### Aim of the exercise:
Locate the line that contains "imported = [obj" in the entries below, then repeat it and every following line through the line that contains "SHAFT_RISE = 0.6", exactly, and no others.

(3D code data)

<<<<

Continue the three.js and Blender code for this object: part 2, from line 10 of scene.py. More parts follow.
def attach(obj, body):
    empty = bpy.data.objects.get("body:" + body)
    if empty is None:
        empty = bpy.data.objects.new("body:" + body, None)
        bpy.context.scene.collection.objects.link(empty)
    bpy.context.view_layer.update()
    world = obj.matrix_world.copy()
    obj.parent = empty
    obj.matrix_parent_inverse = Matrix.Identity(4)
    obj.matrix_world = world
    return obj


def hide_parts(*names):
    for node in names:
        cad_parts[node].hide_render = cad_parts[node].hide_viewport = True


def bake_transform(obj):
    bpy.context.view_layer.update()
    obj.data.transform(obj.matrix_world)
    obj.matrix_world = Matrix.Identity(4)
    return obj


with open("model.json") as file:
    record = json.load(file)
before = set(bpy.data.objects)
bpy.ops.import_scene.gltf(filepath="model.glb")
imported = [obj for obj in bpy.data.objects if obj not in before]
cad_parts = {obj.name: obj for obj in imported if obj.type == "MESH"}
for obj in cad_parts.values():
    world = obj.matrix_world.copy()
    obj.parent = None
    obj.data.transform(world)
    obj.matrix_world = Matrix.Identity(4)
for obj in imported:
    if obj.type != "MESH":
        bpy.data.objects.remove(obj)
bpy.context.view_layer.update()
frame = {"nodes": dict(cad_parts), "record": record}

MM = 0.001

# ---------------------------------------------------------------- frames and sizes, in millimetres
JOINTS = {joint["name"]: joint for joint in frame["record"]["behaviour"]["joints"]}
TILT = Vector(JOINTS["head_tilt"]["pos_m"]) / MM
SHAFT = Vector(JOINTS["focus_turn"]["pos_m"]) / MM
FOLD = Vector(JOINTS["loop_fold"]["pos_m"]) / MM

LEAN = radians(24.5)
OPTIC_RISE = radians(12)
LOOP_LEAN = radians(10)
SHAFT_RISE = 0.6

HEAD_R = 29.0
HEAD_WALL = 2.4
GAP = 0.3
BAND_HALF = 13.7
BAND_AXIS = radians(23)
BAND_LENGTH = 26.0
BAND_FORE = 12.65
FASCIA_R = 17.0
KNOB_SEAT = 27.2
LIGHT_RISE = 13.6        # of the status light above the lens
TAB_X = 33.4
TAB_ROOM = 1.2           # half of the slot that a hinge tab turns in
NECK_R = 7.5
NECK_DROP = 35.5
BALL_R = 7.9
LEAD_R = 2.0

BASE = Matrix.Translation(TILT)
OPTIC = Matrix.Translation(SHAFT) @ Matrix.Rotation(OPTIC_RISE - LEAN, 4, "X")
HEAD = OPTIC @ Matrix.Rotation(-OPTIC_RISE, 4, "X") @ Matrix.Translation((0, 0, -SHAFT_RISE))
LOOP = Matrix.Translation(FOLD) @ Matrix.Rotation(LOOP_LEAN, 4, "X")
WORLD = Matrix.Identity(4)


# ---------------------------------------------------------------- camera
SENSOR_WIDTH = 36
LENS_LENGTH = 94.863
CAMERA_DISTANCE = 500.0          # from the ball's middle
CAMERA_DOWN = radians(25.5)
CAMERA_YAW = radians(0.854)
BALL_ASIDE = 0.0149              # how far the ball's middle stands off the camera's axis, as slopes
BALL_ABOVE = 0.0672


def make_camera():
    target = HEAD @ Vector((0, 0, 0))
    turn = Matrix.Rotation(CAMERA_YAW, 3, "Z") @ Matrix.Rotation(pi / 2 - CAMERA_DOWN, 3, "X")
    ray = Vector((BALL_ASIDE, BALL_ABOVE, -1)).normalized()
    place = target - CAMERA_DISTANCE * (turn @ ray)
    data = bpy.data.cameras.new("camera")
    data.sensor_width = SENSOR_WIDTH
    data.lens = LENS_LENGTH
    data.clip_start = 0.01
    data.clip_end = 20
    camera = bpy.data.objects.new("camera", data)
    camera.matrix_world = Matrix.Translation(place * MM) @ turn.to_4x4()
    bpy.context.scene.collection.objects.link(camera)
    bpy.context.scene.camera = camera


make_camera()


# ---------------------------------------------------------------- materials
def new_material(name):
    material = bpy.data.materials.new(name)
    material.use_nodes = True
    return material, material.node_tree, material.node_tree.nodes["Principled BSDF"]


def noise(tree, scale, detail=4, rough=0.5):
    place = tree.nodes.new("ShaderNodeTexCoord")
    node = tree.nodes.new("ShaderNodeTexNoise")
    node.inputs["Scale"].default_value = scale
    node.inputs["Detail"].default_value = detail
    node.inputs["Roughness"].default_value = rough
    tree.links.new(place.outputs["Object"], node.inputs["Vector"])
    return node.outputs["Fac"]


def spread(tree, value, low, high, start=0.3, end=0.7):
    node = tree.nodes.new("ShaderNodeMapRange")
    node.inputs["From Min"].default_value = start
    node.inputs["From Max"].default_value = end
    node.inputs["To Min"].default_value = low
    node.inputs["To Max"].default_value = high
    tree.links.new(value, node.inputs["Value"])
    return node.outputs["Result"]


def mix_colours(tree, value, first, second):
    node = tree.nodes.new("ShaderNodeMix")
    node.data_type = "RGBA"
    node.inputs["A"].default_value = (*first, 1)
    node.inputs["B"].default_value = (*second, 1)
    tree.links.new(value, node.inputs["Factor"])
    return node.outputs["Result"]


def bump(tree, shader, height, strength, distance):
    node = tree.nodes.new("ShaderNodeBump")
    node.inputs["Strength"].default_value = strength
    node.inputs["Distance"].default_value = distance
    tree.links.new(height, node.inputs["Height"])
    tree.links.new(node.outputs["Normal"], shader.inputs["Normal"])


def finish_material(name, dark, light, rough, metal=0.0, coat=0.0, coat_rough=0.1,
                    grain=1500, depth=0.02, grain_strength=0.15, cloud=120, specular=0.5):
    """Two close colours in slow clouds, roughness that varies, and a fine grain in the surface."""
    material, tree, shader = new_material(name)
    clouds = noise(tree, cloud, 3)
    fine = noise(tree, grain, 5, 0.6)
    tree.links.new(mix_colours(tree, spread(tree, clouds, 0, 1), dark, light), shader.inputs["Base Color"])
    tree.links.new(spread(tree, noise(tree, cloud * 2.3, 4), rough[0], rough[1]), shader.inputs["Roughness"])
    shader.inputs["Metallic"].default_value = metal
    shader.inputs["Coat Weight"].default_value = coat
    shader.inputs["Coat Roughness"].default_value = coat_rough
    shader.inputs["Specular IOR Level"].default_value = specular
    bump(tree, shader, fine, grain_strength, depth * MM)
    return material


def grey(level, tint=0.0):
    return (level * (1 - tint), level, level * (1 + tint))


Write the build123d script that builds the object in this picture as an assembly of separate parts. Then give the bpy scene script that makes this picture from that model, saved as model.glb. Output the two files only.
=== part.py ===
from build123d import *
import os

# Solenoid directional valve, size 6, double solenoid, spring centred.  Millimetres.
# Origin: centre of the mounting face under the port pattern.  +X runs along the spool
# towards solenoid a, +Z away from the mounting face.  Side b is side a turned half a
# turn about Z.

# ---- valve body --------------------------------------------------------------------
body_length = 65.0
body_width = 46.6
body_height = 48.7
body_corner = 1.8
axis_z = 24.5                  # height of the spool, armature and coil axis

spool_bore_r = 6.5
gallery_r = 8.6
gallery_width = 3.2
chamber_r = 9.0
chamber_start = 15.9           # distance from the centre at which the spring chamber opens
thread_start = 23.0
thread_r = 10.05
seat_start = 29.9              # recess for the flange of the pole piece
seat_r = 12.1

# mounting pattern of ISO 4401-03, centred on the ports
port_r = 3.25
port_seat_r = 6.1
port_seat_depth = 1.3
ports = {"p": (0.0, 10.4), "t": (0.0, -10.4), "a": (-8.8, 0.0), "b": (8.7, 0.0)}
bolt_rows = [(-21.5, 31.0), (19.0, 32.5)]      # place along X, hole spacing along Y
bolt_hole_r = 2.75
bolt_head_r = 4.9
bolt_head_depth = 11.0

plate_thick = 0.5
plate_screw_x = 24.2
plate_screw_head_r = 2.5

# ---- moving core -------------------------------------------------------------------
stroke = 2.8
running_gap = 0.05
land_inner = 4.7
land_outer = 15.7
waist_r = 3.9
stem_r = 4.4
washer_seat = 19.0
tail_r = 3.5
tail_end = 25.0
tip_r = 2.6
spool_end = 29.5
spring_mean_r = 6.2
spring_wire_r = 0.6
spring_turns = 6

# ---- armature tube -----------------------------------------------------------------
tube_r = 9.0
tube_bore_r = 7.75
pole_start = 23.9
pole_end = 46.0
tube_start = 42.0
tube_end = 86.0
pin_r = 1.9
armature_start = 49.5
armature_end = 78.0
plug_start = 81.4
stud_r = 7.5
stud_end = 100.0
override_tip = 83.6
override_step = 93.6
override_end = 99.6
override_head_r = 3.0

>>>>
<<<<

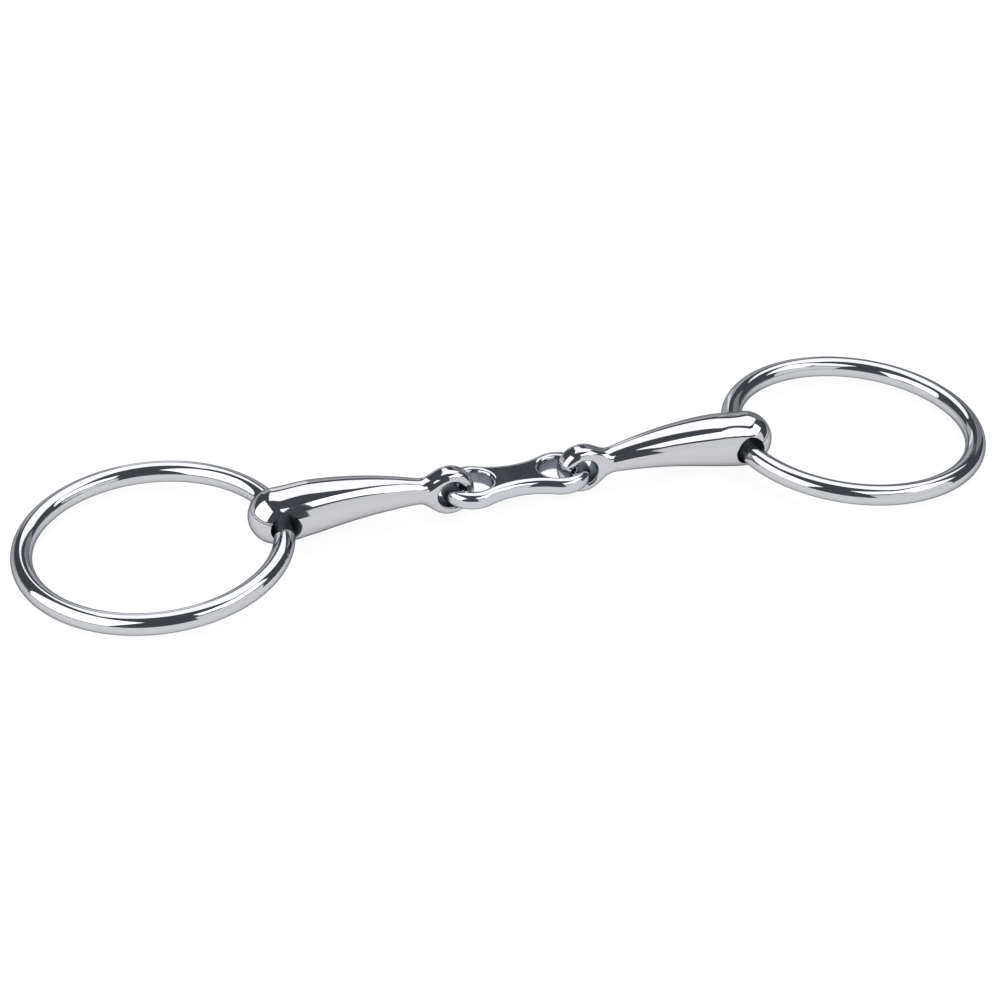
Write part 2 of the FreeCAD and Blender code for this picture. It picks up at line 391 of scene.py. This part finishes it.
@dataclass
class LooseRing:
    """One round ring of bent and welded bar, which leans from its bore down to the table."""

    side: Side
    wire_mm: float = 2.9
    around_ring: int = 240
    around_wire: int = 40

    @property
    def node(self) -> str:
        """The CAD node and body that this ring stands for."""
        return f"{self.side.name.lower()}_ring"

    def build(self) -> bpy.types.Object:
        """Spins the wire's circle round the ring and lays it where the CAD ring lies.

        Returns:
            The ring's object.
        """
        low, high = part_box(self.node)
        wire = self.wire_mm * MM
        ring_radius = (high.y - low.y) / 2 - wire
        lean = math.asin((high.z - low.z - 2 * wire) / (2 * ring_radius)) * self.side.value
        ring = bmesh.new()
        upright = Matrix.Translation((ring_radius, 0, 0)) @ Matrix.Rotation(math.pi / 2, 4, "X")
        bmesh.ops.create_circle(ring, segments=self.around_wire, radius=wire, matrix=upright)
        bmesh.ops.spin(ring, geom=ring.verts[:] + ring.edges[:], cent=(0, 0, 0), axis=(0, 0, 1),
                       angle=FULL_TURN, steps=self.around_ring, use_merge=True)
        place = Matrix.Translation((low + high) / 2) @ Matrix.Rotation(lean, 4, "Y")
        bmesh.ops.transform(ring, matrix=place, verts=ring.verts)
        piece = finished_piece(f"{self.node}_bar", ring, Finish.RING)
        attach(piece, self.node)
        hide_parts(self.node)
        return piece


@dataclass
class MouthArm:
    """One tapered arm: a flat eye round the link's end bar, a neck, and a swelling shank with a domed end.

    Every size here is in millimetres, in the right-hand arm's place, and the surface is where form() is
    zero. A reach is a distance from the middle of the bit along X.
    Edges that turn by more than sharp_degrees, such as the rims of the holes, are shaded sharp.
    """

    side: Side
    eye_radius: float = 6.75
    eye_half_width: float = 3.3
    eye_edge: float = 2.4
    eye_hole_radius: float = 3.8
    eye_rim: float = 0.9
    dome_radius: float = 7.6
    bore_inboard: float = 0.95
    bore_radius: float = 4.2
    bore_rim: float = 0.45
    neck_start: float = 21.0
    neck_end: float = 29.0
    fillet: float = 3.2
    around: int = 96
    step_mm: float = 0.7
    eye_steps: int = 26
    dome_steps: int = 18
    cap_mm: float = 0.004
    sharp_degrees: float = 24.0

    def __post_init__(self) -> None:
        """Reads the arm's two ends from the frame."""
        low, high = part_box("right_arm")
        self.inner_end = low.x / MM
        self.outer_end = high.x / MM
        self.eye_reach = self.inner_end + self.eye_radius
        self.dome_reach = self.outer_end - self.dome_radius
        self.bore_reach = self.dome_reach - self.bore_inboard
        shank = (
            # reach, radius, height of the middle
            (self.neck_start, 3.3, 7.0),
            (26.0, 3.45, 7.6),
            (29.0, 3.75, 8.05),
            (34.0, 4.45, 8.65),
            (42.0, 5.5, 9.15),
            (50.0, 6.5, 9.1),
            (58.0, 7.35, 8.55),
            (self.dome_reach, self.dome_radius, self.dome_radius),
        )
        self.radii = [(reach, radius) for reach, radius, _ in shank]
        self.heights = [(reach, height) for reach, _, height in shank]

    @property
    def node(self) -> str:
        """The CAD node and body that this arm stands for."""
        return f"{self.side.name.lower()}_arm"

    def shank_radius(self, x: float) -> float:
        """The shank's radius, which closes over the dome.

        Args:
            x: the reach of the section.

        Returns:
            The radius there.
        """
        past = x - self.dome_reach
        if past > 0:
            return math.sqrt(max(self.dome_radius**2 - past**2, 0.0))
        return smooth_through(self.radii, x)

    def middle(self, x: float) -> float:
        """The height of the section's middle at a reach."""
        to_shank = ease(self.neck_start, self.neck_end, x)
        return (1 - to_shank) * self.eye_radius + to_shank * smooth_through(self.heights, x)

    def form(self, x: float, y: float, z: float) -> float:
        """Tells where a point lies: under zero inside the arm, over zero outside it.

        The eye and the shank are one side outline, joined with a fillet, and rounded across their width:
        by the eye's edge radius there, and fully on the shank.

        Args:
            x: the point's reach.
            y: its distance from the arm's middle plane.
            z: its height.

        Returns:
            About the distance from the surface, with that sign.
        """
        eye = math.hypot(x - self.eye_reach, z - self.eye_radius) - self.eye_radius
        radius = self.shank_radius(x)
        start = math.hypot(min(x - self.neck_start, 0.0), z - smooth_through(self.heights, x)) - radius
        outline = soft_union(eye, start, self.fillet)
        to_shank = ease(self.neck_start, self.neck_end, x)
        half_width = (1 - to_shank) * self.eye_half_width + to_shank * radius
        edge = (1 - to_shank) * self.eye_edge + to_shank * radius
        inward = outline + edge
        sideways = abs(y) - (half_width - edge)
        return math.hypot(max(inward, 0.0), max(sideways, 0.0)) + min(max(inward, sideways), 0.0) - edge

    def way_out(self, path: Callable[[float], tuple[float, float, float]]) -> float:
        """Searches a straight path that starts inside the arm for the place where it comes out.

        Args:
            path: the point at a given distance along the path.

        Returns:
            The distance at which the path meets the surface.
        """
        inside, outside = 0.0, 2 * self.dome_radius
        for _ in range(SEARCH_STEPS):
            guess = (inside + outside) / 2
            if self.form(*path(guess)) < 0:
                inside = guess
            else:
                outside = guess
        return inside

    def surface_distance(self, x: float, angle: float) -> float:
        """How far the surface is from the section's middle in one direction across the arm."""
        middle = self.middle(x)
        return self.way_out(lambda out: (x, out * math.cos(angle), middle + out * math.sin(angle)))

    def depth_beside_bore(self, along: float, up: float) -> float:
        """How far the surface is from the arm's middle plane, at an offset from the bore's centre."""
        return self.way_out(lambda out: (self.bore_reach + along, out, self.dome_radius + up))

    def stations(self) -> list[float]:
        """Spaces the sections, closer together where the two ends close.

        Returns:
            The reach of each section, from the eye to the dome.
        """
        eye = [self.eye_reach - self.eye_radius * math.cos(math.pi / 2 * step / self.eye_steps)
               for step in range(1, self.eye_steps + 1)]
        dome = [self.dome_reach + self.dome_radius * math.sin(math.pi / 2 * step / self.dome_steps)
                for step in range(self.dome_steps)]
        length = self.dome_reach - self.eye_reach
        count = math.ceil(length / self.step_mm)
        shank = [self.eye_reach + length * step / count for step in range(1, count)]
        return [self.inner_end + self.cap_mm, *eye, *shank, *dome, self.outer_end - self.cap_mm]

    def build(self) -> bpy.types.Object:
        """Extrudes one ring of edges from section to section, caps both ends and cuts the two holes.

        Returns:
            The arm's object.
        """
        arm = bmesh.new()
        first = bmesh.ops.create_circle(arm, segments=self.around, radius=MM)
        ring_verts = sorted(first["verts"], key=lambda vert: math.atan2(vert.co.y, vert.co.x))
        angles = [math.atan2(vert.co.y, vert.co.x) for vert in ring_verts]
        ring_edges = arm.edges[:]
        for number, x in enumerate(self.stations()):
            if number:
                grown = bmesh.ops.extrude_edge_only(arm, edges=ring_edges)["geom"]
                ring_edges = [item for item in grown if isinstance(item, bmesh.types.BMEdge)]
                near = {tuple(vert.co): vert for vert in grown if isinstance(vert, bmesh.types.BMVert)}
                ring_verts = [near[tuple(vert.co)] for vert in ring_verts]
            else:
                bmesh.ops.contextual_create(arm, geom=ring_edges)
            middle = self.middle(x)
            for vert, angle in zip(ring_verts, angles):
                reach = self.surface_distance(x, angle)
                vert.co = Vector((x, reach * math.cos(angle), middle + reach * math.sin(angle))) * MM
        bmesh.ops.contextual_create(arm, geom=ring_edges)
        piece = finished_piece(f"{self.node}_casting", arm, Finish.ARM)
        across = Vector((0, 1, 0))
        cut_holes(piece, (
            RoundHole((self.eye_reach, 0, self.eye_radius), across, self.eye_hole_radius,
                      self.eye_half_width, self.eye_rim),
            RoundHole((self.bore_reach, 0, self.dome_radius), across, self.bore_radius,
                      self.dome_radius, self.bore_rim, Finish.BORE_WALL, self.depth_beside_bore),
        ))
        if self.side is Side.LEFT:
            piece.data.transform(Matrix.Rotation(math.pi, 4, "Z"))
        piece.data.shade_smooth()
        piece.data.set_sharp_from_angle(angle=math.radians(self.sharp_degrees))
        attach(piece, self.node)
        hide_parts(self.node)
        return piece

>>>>

### In response:
imported = [obj for obj in bpy.data.objects if obj not in before]
cad_parts = {obj.name: obj for obj in imported if obj.type == "MESH"}
for obj in cad_parts.values():
    world = obj.matrix_world.copy()
    obj.parent = None
    obj.data.transform(world)
    obj.matrix_world = Matrix.Identity(4)
for obj in imported:
    if obj.type != "MESH":
        bpy.data.objects.remove(obj)
bpy.context.view_layer.update()
frame = {"nodes": dict(cad_parts), "record": record}

MM = 0.001

# ---------------------------------------------------------------- frames and sizes, in millimetres
JOINTS = {joint["name"]: joint for joint in frame["record"]["behaviour"]["joints"]}
TILT = Vector(JOINTS["head_tilt"]["pos_m"]) / MM
SHAFT = Vector(JOINTS["focus_turn"]["pos_m"]) / MM
FOLD = Vector(JOINTS["loop_fold"]["pos_m"]) / MM

LEAN = radians(24.5)
OPTIC_RISE = radians(12)
LOOP_LEAN = radians(10)
SHAFT_RISE = 0.6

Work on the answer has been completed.